Being a handsome guy comes at a price. You get more attention from girls than you can handle, your bro-friends hold envious feelings for you, and your parents are worried that you may run away to Mumbai because you are too gorgeous for mundane jobs. Of course, I have never experienced any such feelings because on a scale of 0 to 10, where 10 is, say, Hrithik Roshan, I am just a few decimal places short of Raju Srivastava in his youthful days, which were probably three centuries ago. 

Yet, I feel there are a lot of public attractions on my face, like the aam-aadmi-version of Akhilesh Yadav’s nose, the wheatish complexion (if the wheat was spoiled by rain and had a dirty brown fungus over it), multiple scars due to accidents involving cricket and/or alcohol, and eyebrows so thick, they could be useful for unmarried couples in summer season. 

I have Punjabi roots, which clearly means that I am a loud, drink-friendly guy who must have butter present in/on/around his food items. That also means I’m a very hairy guy, and other than ‘obvious’ places that I cannot mention here because apparently it embarrases my dear ones.

I grew up with much hair cover appearing elsewhere on the body, so much that I look like a brown bear when shirtless, but not the cute one, a thoroughly malnourished one instead. I was kind of ok with those developments, preparing myself for an arranged marriage so that the above facts were more of a surprise than a compromise for my future wife. So let today also be the day that I come out of closet, and tell you all that I’m a Unibrow, and I trim/raze/do other things to NOT stay so.
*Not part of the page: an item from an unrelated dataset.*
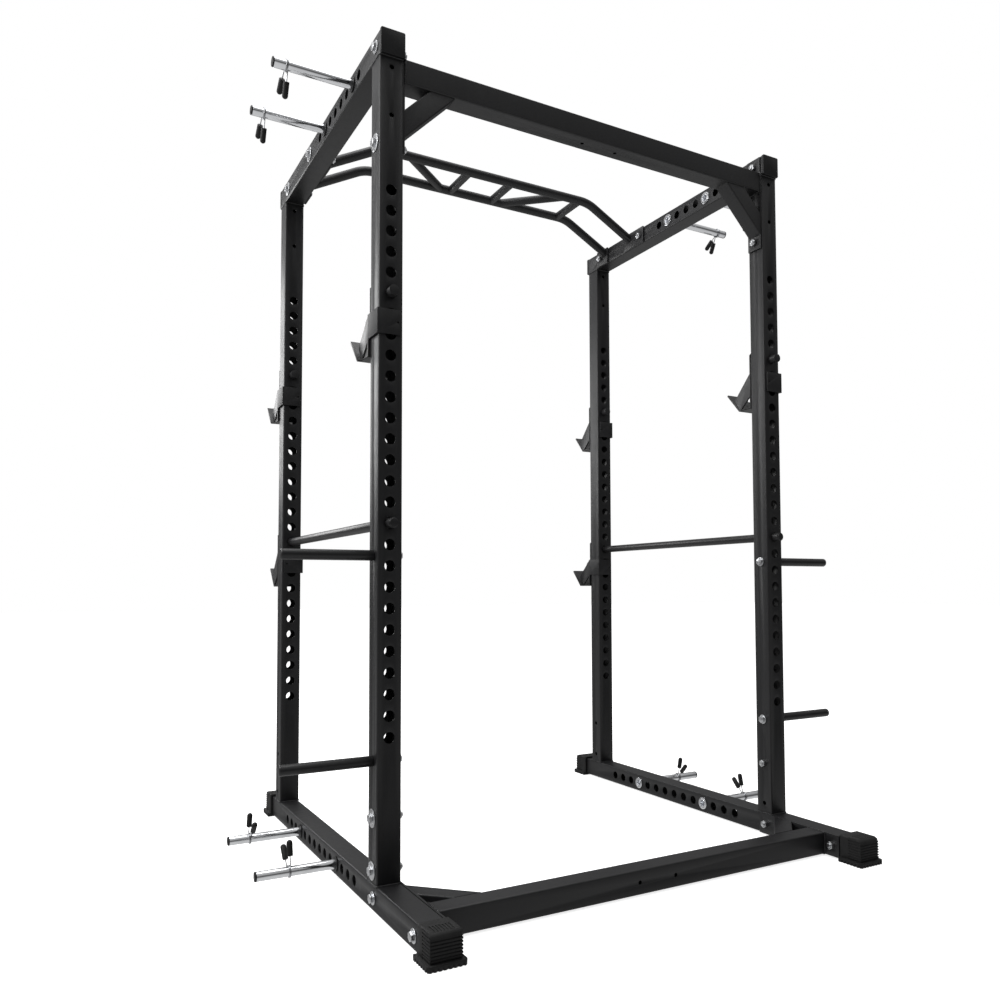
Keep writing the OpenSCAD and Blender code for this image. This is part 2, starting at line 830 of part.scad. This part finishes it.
// Bolt axes of one side: y, z, whether the washer is large, and the plate under the nut
function frame_bolt_list(side) = concat(
    [[rear_y, top_mid_z, false, plate_thick], [rear_y, top_low_z - top_bolt_drop, true, plate_thick]],
    [for (y = grip_bolt_ys) [y, top_mid_z, true, plate_thick]],
    [for (y = base_bolt_ys) [y, base_mid_z, false, plate_thick]],
    [for (rise = side < 0 ? left_foot_bolts : right_foot_bolts) [rear_y, base_top_z + rise, true, 0]]
);

module at_bolt(side, bolt) {
    mirror([side < 0 ? 1 : 0, 0, 0]) translate([outer_x, bolt[0], bolt[1]]) children();
}

module frame_bolts() {
    color(zinc)
    for (s = SIDES, b = frame_bolt_list(s)) at_bolt(s, b) {
        shank = washer_thick + tube_size + b[3] + nut_thick + thread_past_nut;
        translate([washer_thick, 0, 0]) hex_x(head_thick);
        translate([washer_thick - shank, 0, 0]) rod_x(bolt_d, shank + cut);
    }
}

module frame_nuts() {
    color(zinc)
    for (s = SIDES, b = frame_bolt_list(s)) at_bolt(s, b)
        translate([-tube_size - b[3] - nut_thick, 0, 0])
        difference() {
            hex_x(nut_thick);
            translate([-cut, 0, 0]) rod_x(bolt_d + 2 * seat_gap, nut_thick + 2 * cut);
        }
}

module washers(large, d) {
    color(zinc)
    for (s = SIDES, b = frame_bolt_list(s)) if (b[2] == large)
        at_bolt(s, b) ring_x(d, bolt_d + 2 * seat_gap, washer_thick);
}

// ---- Nodes ----

for (s = SIDES, end = ENDS) {
    upright(s, end);
    boot(s, end);
}
for (s = SIDES) {
    base_rail(s);
    top_rail(s);
    safety_bar(s);
    weight_pegs(s);
}
for (s = SIDES, h = HOOKS)
    j_hook(s, h);
for (s = SIDES, c = clip_list(s)) {
    clip_wire(s, c);
    clip_grips(s, c);
}
base_cross_beam();
base_braces();
base_end_plates();
top_cross_beam();
top_braces();
top_end_plates();
pull_up_tube(rear_grip_y);  // pull_up_tube_rear
pull_up_tube(front_grip_y);  // pull_up_tube_front
pull_up_rungs();
pull_up_plates();
rail_caps();
peg_plugs();
peg_rings();
peg_bushes();
plate_pegs();
plate_peg_bolts();
frame_bolts();
frame_nuts();
washers(false, small_washer_d);  // small_washers
washers(true, large_washer_d);  // large_washers
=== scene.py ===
import math

import bpy
from mathutils import Matrix, Vector


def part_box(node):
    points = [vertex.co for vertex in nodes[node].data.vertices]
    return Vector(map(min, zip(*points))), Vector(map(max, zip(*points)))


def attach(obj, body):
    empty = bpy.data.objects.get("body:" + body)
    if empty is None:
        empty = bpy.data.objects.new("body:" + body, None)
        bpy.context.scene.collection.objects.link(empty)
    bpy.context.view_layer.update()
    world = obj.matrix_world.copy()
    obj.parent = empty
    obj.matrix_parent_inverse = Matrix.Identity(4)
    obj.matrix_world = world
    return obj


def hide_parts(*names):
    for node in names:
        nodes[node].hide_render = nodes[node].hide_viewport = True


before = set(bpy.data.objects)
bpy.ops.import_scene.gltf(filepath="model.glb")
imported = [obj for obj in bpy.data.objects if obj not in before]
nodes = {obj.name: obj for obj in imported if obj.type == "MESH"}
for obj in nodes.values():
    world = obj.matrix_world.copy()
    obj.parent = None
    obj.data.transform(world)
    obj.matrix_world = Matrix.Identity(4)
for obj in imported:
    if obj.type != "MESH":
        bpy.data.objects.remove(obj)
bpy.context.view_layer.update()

# ---------------------------------------------------------------------------
# Stage: a pale studio floor and a white surround, brighter to the left and
# behind, with large soft lights. The camera stands low at the rear left.
# ---------------------------------------------------------------------------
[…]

It’s not easy being a Unibrow in this world full of impeccable, dark and threading-done-by-Jawed-Habib eyebrows. During my childhood, Kajol brought the Unibrow into fashion, but dancing around in a towel and romancing SRK on screen were a few confounding factors that weren’t present in my case. Right through my adolescence, I have grown up watching my eyebrows complete the Howrah bridge on my forehead, and it was, like other Bong things I could never understand, not a good feeling at all.

One fine day, I decided to get rid of it, so I picked up the scissors, and proceeded towards the mirror to break the permanent hand-shake on my forehead. 5 minutes and about 850 different angles later, I wished that I should have gone to a professional, and then didn’t step out of my room for the next 20 days to avoid showing my forehead which looked like as if a mongoose went all ninja over it. 

With time, me and people around me got used to the fact that I, depending on the day of the week, may have variable levels of proximity between my eyebrows. 

Handling my Unibrow did help me mature as a person who is not embarrassed of his facial features, or can simply lie about being comfortable with his looks very confidently. I recently read an article on how women in Cuba find unibrow sexy, but that makes me regret their existence more than my decision. See! Such maturity.